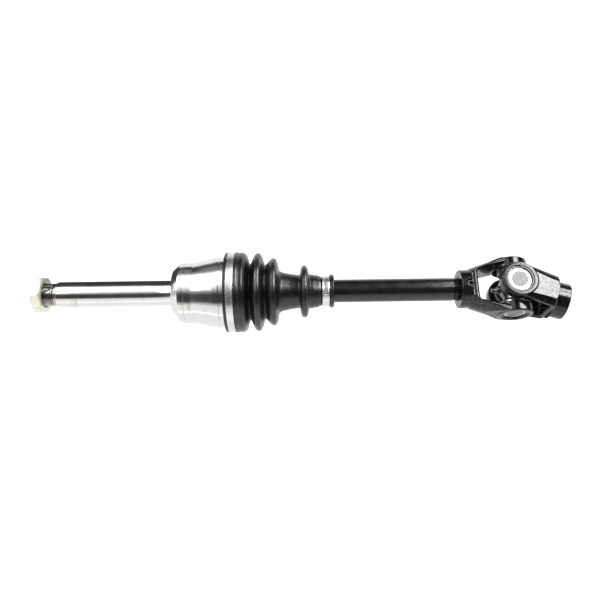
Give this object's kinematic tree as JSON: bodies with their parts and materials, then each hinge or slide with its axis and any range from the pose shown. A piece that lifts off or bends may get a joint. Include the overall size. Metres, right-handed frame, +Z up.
{
  "type": "cv axle",
  "caption": "Short all-terrain vehicle half-shaft: a stub axle with a booted ball CV joint at one end of a bar shaft and a cardan universal joint with a splined yoke at the other.",
  "frame": {"origin": "centre of the stub axle's flat end face, on the axle's axis", "axes": "+X along the axle from the hub end to the gearcase end, +Z up with the axle lying on a table; the shaft yoke's cups lie along Y and the gearcase yoke's along Z"},
  "size_m": [0.4641, 0.0702, 0.0702],
  "materials": {
    "chrome_steel": "polished, ground bright",
    "zinc_plate": "pale yellow zinc plate",
    "bright_steel": "machined, bare",
    "bearing_steel": "ground and hardened",
    "clamp_steel": "rolled stainless strip",
    "black_paint": "gloss black",
    "boot_rubber": "gloss moulded",
    "seal_rubber": "matt"
  },
  "bodies": {
    "hub_side": {"outer_race_stub_axle": "chrome_steel", "hub_nut": "zinc_plate", "boot_cuff": "boot_rubber", "boot_clamp_large": "clamp_steel"},
    "boot_half_outer": {"boot_fold_1": "boot_rubber"},
    "cage": {"ball_cage": "bearing_steel", "cv_ball_1": "bearing_steel", "cv_ball_2": "bearing_steel", "cv_ball_3": "bearing_steel", "cv_ball_4": "bearing_steel", "cv_ball_5": "bearing_steel", "cv_ball_6": "bearing_steel", "boot_fold_2": "boot_rubber"},
    "boot_half_inner": {"boot_fold_3": "boot_rubber"},
    "shaft": {"drive_shaft": "black_paint", "inner_race": "bearing_steel", "inner_race_circlip": "bearing_steel", "boot_neck": "boot_rubber", "boot_clamp_small": "clamp_steel", "yoke_roll_pin": "bright_steel", "shaft_yoke": "black_paint", "bearing_cup_y_neg": "bright_steel", "needle_set_y_neg": "bearing_steel", "snap_ring_y_neg": "bearing_steel", "trunnion_seal_y_neg": "seal_rubber", "bearing_cup_y_pos": "bright_steel", "needle_set_y_pos": "bearing_steel", "snap_ring_y_pos": "bearing_steel", "trunnion_seal_y_pos": "seal_rubber"},
    "cross": {"cross": "bright_steel"},
    "gearcase_side": {"gearcase_yoke": "black_paint", "bearing_cup_z_pos": "bright_steel", "needle_set_z_pos": "bearing_steel", "snap_ring_z_pos": "bearing_steel", "trunnion_seal_z_pos": "seal_rubber", "bearing_cup_z_neg": "bright_steel", "needle_set_z_neg": "bearing_steel", "snap_ring_z_neg": "bearing_steel", "trunnion_seal_z_neg": "seal_rubber"}
  },
  "joints": [
    {"name": "cv_pitch", "type": "hinge", "parent": "hub_side", "child": "boot_half_outer", "pos_m": [0.16, 0, 0], "axis": [0, 1, 0], "range_deg": [-13.5, 13.5], "deforming": ["boot_fold_1", "boot_cuff"]},
    {"name": "cv_yaw", "type": "hinge", "parent": "boot_half_outer", "child": "cage", "pos_m": [0.16, 0, 0], "axis": [0, 0, 1], "range_deg": [-13.5, 13.5], "deforming": ["boot_fold_2"]},
    {"name": "cv_yaw_second_half", "type": "hinge", "parent": "cage", "child": "boot_half_inner", "pos_m": [0.16, 0, 0], "axis": [0, 0, 1], "range_deg": [-13.5, 13.5], "deforming": ["boot_fold_3"]},
    {"name": "cv_pitch_second_half", "type": "hinge", "parent": "boot_half_inner", "child": "shaft", "pos_m": [0.16, 0, 0], "axis": [0, 1, 0], "range_deg": [-13.5, 13.5], "deforming": ["boot_neck"]},
    {"name": "u_joint_pitch", "type": "hinge", "parent": "shaft", "child": "cross", "pos_m": [0.4153, 0, 0], "axis": [0, 1, 0], "range_deg": [-30, 30]},
    {"name": "u_joint_swivel", "type": "hinge", "parent": "cross", "child": "gearcase_side", "pos_m": [0.4153, 0, 0], "axis": [0, 0, 1], "range_deg": [-13.4, 46.6]}
  ],
  "couplings": [
    {"joint": "cv_yaw_second_half", "follows": "cv_yaw", "ratio": 1},
    {"joint": "cv_pitch_second_half", "follows": "cv_pitch", "ratio": 1}
  ]
}
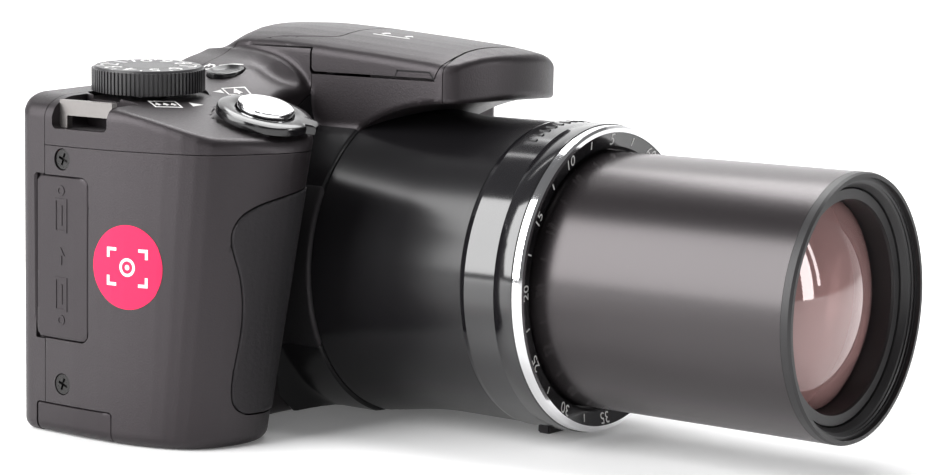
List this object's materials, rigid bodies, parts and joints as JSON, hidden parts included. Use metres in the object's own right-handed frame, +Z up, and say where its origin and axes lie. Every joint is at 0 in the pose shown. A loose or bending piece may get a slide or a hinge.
{
  "type": "bridge camera",
  "caption": "Compact superzoom camera with a deep hand grip, a telescoping zoom barrel, a pop-up flash in a hump over the lens, and top and rear controls.",
  "frame": {"origin": "mouth of the tripod socket on the base plane, directly below the lens axis", "axes": "+Z up; the lens looks along -Y; the hand grip is at -X; the screen faces +Y"},
  "size_m": [0.104, 0.129, 0.0695],
  "materials": {
    "body_plastic": "fine-grained satin moulding",
    "grip_rubber": "soft matt rubber",
    "gloss_black": "polished black",
    "tube_black": "satin black paint",
    "bright_metal": "bright plated",
    "dark_metal": "satin dark plating",
    "steel": "plain",
    "lens_glass": "coated glass",
    "clear_window": "clear moulding",
    "screen_glass": "glossy dark screen",
    "circuit_board": "green board",
    "key_plastic": "smooth satin key",
    "cell_grey": "plain",
    "print_white": "printed mark",
    "sticker_pink": "glossy paper label"
  },
  "bodies": {
    "root": {"front_cover": "body_plastic", "rear_cover": "body_plastic", "top_cover": "body_plastic", "base_cover": "body_plastic", "nose_cover": "body_plastic", "grip_rubber": "grip_rubber", "thumb_rest": "grip_rubber", "gloss_ring": "gloss_black", "chrome_ring": "bright_metal", "front_ring": "gloss_black", "barrel_foot": "grip_rubber", "guide_barrel": "tube_black", "chassis": "steel", "main_board": "circuit_board", "sensor_board": "circuit_board", "image_sensor": "circuit_board", "lcd_panel": "screen_glass", "lcd_window": "screen_glass", "battery": "cell_grey", "battery_holder": "body_plastic", "memory_card": "cell_grey", "card_slot": "steel", "tripod_socket": "steel", "flash_capacitor": "cell_grey", "zoom_motor": "tube_black", "terminal_ports": "steel", "strap_lugs": "dark_metal", "side_screws": "steel", "base_screws": "steel", "focus_lamp": "clear_window", "flash_hinge_pin": "steel", "battery_door_pin": "steel"},
    "zoom_tube": {"zoom_tube": "tube_black", "front_rim": "tube_black", "retaining_ring": "tube_black", "front_lens": "lens_glass"},
    "cam_barrel": {"cam_barrel": "tube_black"},
    "motor_pinion": {"motor_pinion": "steel"},
    "zoom_lens_group": {"zoom_lens_group": "tube_black"},
    "focus_group": {"focus_group": "tube_black"},
    "flash": {"flash_lid": "body_plastic", "flash_housing": "body_plastic", "flash_window": "clear_window", "flash_tube": "clear_window"},
    "mode_dial": {"mode_dial": "body_plastic"},
    "zoom_lever": {"zoom_lever": "dark_metal"},
    "shutter_button": {"shutter_button": "bright_metal"},
    "power_button": {"power_button": "key_plastic"},
    "movie_button": {"movie_button": "key_plastic"},
    "playback_button": {"playback_button": "key_plastic"},
    "focus_frame_button": {"focus_frame_button": "key_plastic"},
    "menu_button": {"menu_button": "key_plastic"},
    "display_button": {"display_button": "key_plastic"},
    "control_pad": {"control_pad": "key_plastic"},
    "set_button": {"set_button": "key_plastic"},
    "battery_door": {"battery_door": "body_plastic"},
    "terminal_cover": {"terminal_cover": "body_plastic"},
    "coupler_flap": {"coupler_flap": "grip_rubber"},
    "seek_button": {"seek_button": "key_plastic"},
    "lock_button": {"lock_button": "key_plastic"}
  },
  "joints": [
    {"name": "zoom_extend", "type": "slide", "parent": "root", "child": "zoom_tube", "axis": [0, 1, 0], "range_m": [0, 0.047]},
    {"name": "cam_turn", "type": "hinge", "parent": "root", "child": "cam_barrel", "pos_m": [0, 0, 0.0277], "axis": [0, -1, 0], "range_deg": [-1, 151]},
    {"name": "pinion_turn", "type": "hinge", "parent": "root", "child": "motor_pinion", "pos_m": [-0.01945, 0, 0.04714], "axis": [0, -1, 0], "range_deg": [-1230, 8]},
    {"name": "zoom_group_shift", "type": "slide", "parent": "root", "child": "zoom_lens_group", "axis": [0, 1, 0], "range_m": [-0.0001, 0.0402]},
    {"name": "focus_shift", "type": "slide", "parent": "root", "child": "focus_group", "axis": [0, -1, 0], "range_m": [-0.0035, 0.0025]},
    {"name": "flash_popup", "type": "hinge", "parent": "root", "child": "flash", "pos_m": [0, 0.0039, 0.0677], "axis": [-1, 0, 0], "range_deg": [0, 42]},
    {"name": "mode_dial_turn", "type": "hinge", "parent": "root", "child": "mode_dial", "pos_m": [-0.045, 0.0004, 0.05815], "axis": [-0.0523, -0.0409, 0.9978], "continuous": true},
    {"name": "zoom_lever_turn", "type": "hinge", "parent": "root", "child": "zoom_lever", "pos_m": [-0.0405, -0.0221, 0.0542], "axis": [-0.0667, -0.2917, 0.9542], "range_deg": [-22, 22], "stiffness_Nm_per_rad": 0.01},
    {"name": "shutter_press", "type": "slide", "parent": "root", "child": "shutter_button", "axis": [0.0667, 0.2917, -0.9542], "range_m": [0, 0.001], "stiffness_N_per_m": 300},
    {"name": "power_press", "type": "slide", "parent": "root", "child": "power_button", "axis": [0.2247, 0.051, -0.9731], "range_m": [0, 0.0004], "stiffness_N_per_m": 300},
    {"name": "movie_press", "type": "slide", "parent": "root", "child": "movie_button", "axis": [0, -1, 0], "range_m": [0, 0.0005], "stiffness_N_per_m": 300},
    {"name": "playback_press", "type": "slide", "parent": "root", "child": "playback_button", "axis": [0, -1, 0], "range_m": [0, 0.0005], "stiffness_N_per_m": 300},
    {"name": "focus_frame_press", "type": "slide", "parent": "root", "child": "focus_frame_button", "axis": [0, -1, 0], "range_m": [0, 0.0005], "stiffness_N_per_m": 300},
    {"name": "menu_press", "type": "slide", "parent": "root", "child": "menu_button", "axis": [0, -1, 0], "range_m": [0, 0.0005], "stiffness_N_per_m": 300},
    {"name": "display_press", "type": "slide", "parent": "root", "child": "display_button", "axis": [0, -1, 0], "range_m": [0, 0.0005], "stiffness_N_per_m": 300},
    {"name": "pad_rock", "type": "hinge", "parent": "root", "child": "control_pad", "pos_m": [-0.0465, 0.0125, 0.0235], "axis": [1, 0, 0], "range_deg": [-2.5, 2.5], "stiffness_Nm_per_rad": 0.02},
    {"name": "set_press", "type": "slide", "parent": "root", "child": "set_button", "axis": [0, -1, 0], "range_m": [0, 0.0004], "stiffness_N_per_m": 300},
    {"name": "battery_door_swing", "type": "hinge", "parent": "root", "child": "battery_door", "pos_m": [-0.0564, 0, 0.001], "axis": [0, 1, 0], "range_deg": [0, 95]},
    {"name": "terminal_cover_swing", "type": "hinge", "parent": "root", "child": "terminal_cover", "pos_m": [-0.0626, 0.0086, 0.03], "axis": [0, 0, -1], "range_deg": [0, 110]},
    {"name": "coupler_flap_swing", "type": "hinge", "parent": "root", "child": "coupler_flap", "pos_m": [-0.0622, 0, 0.0007], "axis": [0, -1, 0], "range_deg": [0, 85]},
    {"name": "seek_press", "type": "slide", "parent": "root", "child": "seek_button", "axis": [-1, 0, 0], "range_m": [0, 0.0004], "stiffness_N_per_m": 300},
    {"name": "lock_press", "type": "slide", "parent": "root", "child": "lock_button", "axis": [-1, 0, 0], "range_m": [0, 0.0004], "stiffness_N_per_m": 300}
  ],
  "couplings": [
    {"joint": "cam_turn", "follows": "zoom_extend", "rad_per_m": 55.702},
    {"joint": "pinion_turn", "follows": "zoom_extend", "rad_per_m": -454.9},
    {"joint": "zoom_group_shift", "follows": "zoom_extend", "ratio": 0.85}
  ]
}
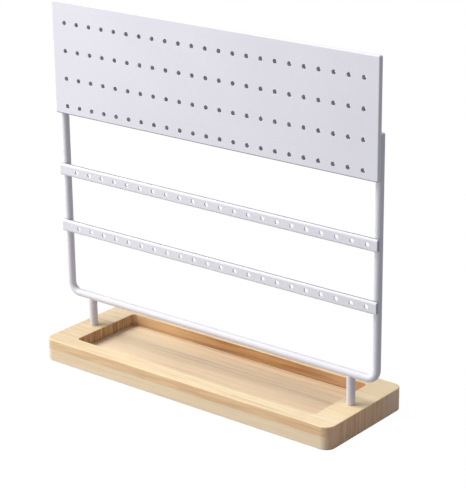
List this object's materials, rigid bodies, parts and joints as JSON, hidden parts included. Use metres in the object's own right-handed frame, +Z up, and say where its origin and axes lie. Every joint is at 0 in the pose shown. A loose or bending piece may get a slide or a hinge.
{
  "type": "earring display stand",
  "caption": "Countertop earring display stand: a perforated plate and two perforated strips on a bent rod frame above a wooden tray base.",
  "frame": {"origin": "middle of the wooden base's underside, on the surface that the stand rests on", "axes": "+X to the stand's right-hand end along its length, -Y to its front, +Z up"},
  "size_m": [0.3, 0.094, 0.279],
  "materials": {
    "wood": "light natural wood with a thin matt varnish",
    "painted_metal": "smooth white powder coat",
    "screw_steel": "plain zinc-plated steel"
  },
  "bodies": {
    "root": {"tray_base": "wood", "frame": "painted_metal", "left_post": "painted_metal", "right_post": "painted_metal", "top_plate": "painted_metal", "upper_strip": "painted_metal", "lower_strip": "painted_metal", "base_screws": "screw_steel"}
  },
  "joints": []
}
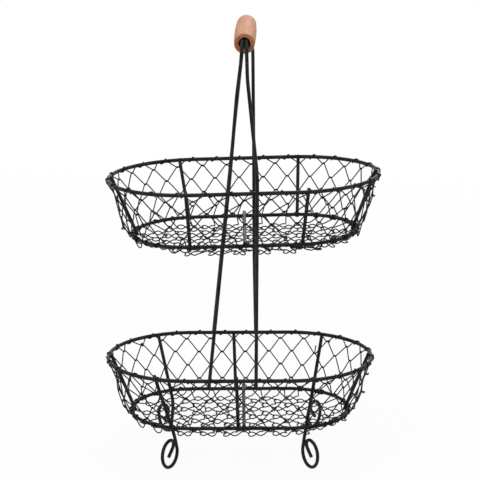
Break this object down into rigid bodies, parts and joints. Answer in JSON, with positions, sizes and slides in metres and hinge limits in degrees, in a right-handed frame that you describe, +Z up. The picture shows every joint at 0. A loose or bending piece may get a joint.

=-=-=-=-=

• [WHAT IS BEING ASKED]
In the material above, show every line where the word "with" turns up.

• [TASK OUTPUT]
Give this object's kinematic tree as JSON: bodies with their parts and materials, then each hinge or slide with its axis and any range from the pose shown. A piece that lifts off or bends may get a joint. Include the overall size. Metres, right-handed frame, +Z up.
  "caption": "Short all-terrain vehicle half-shaft: a stub axle with a booted ball CV joint at one end of a bar shaft and a cardan universal joint with a splined yoke at the other.",
  "frame": {"origin": "centre of the stub axle's flat end face, on the axle's axis", "axes": "+X along the axle from the hub end to the gearcase end, +Z up with the axle lying on a table; the shaft yoke's cups lie along Y and the gearcase yoke's along Z"},
  "caption": "Compact superzoom camera with a deep hand grip, a telescoping zoom barrel, a pop-up flash in a hump over the lens, and top and rear controls.",
    "wood": "light natural wood with a thin matt varnish",
Break this object down into rigid bodies, parts and joints. Answer in JSON, with positions, sizes and slides in metres and hinge limits in degrees, in a right-handed frame that you describe, +Z up. The picture shows every joint at 0. A loose or bending piece may get a joint.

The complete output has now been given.